I know this may be basic knowledge for some, but as I hardly ever attend weddings especially when guests go back to the grooms house after ruksati I’d like some help. After ruksati when the bride goes back to her in-laws what happens there like what rasams? Does the bride get dressed again? Any help most appreciated
She doesn't tend to get dressed again if there's guests there, but it depends on the rasms of the groom's family. They might feed her something, or sit with her for a while and do different stuff.
With my sis-in-law, the elder women fed her a bit of dessert and mithai, and then just did a dua before everyone sat down and relaxed for about an hour. But with one of my friends, when she went to her in-laws and has to read a page from the Quran and ate a bit before she went to her bedroom.
Yeah, in my family we have the reading from the Quran.
There is also the rasam with sitting the youngest boy on the bride's lap and also another rasam where the groom's sister stops the groom and bride from going into their room without payment.
On my shaadi we had the reading Quran thing too. Then all the rasams started. The boys had to "sit" in my lap and they'd get money ... I was shocked but tried not to show it lol thankfully none of them actually sat in my lap. And we had the mirror rasam. And the sadka thing.
When I got married and went to my in-laws, they made me read one page of the Quran, sat my husbands nephew in my lap (and I had to give him money), and they had me spoon ghee and sugar into bowls (this was for them to make halwa with later).
In our family there is often the kheer chatai. It's a kind of gross/creepy tradition, but I think the idea is to help break the ice between husband and wife, and bahu and inlaws. I've seen it done two ways:
Less gross way: Kheer is placed in the palm of the bride's hand (tho more recently on a spoon she is holding). A sister or cousin or mumani/chachi etc from the groom's side holds the bride's hand. The challenge is for the groom to try to get a taste of the kheer while the person holding the hand teases him with it.
More gross way: The kheer is similarly placed but this time the groom competes with his brothers/male cousins for a taste of the kheer! As if the overt sexual symbolism of the first way wasn't bad enough!!

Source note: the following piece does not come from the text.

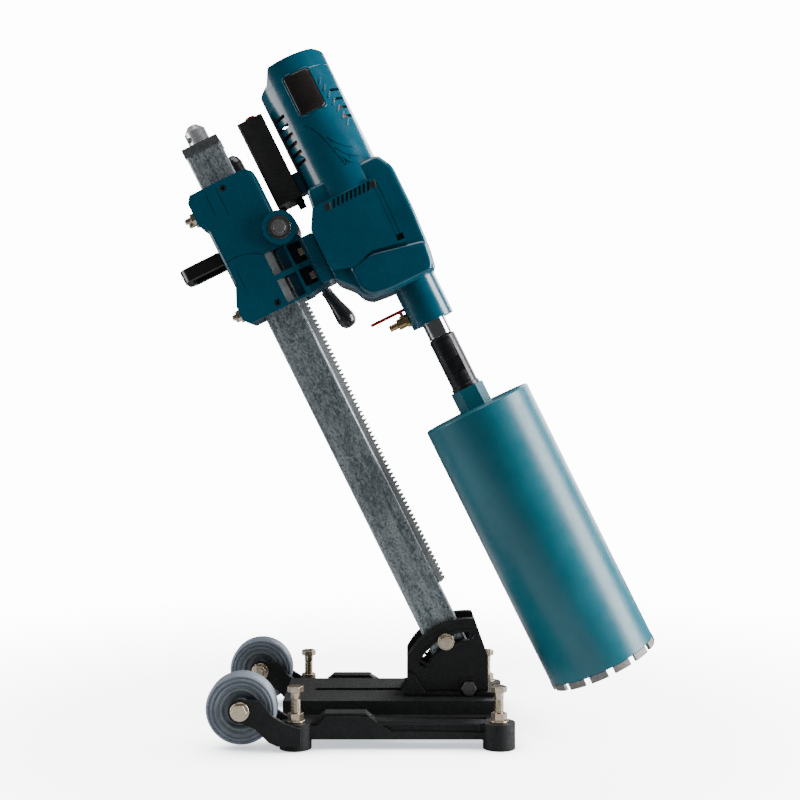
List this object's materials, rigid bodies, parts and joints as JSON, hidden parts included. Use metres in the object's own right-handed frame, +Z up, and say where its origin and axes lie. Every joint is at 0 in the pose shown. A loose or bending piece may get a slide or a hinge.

Anyway, usually for all these shenanigans the bride is dressed in her ruksati outfit. Often 1-2 people from her khandan have come along and will help her settle in when/if she needs. At this time sometimes the inlaws also present the bride with "moo dikhai" gifts (usually jewelry). This may happen the next day as well.
Oh wait! Other shenanigans. These may happen before the kheer chatai or when the bride and groom are ready to head to bed. Basically the bride is allowed into the room, but the sisters/female cousins of the groom block the way and don't let him in to be with his bride until her pays up. :D
I don't understand the boy sitting on the brides lap? Can someone please explain.
I think it's different from family to family, but when I got married all my devars (husbands male cousins in this case) were suppose to sit in my lap in return for money. I seriously don't know myself why they do this but an aunty told me it's to strengthen that devar-bhabhi bond ... as bhabiji is considered to be a second mommy to the devars in some families.
I still don't get it LOL as most of the devars are older than me. It's kinda creepy and puts the new bhabhi in an awkward situation. Thank god no one actually sat in my lap .. I just gave them money anyway haha.
OMG that kheer rasam is cringing never will i ever participate in that
Yeah, we did not do it at my wedding, nor at my brothers'. But many cousins and aunts/uncles and such have been subjected. It is fun to watch. :D
i went to my husbands house , read a verse of the quran with my husband, then was fed something sweet ( i think rice cant remember :|) my husbands cousin put his hand on my knee ( he is 18 LOL) and got money from me. then me and my husband and my FIL + SIL drove to our hotel, my SILs helped take down my duppata off my head but i left the rest off my outfit on.
I then got changed my hubby helped , washed off my make up and did wuzu. We both then prayed 2 nafals :)
My cousin had the Kheer rasam thingy but they did it a little differently. Basically my the bride had to try to shove the kheer into the groom's mouth and the people from the grooms side would try to block her from doing it and then vice versa.
Either way it's weird. I don't think I'll be participating in any of these rasams when I get married except for the jootha chupai
all rasams are different for different families.. but what islam teaches us is that groom must have to gift something to the bride.. that can be anything..any good advice..any dua.. any quranic verse..or anything alse :D.. both should pray 2 nafal.. n then groom should make dua to ALLAH for peaceful life by keeping his hand on bride's forehead. exact dua i dont remember but its a dua that hazrat mohammad s.a.w told a one of the sahaba.
In our family the groom washes the feet of the bride with water. Haven’t been to any recent family wedding though so don’t know if it’s still alive & kicking like the jootah chupaye.
However the groom reads 2 rakat shukarana nafl on the brides dress and they do sajdah of shukar together which i find sweet.
& if someone cold clarify having the little boy dressed up as a groom?I think they call it shahbala or something.They look adorable but would love to know the purpose/tradition behind it.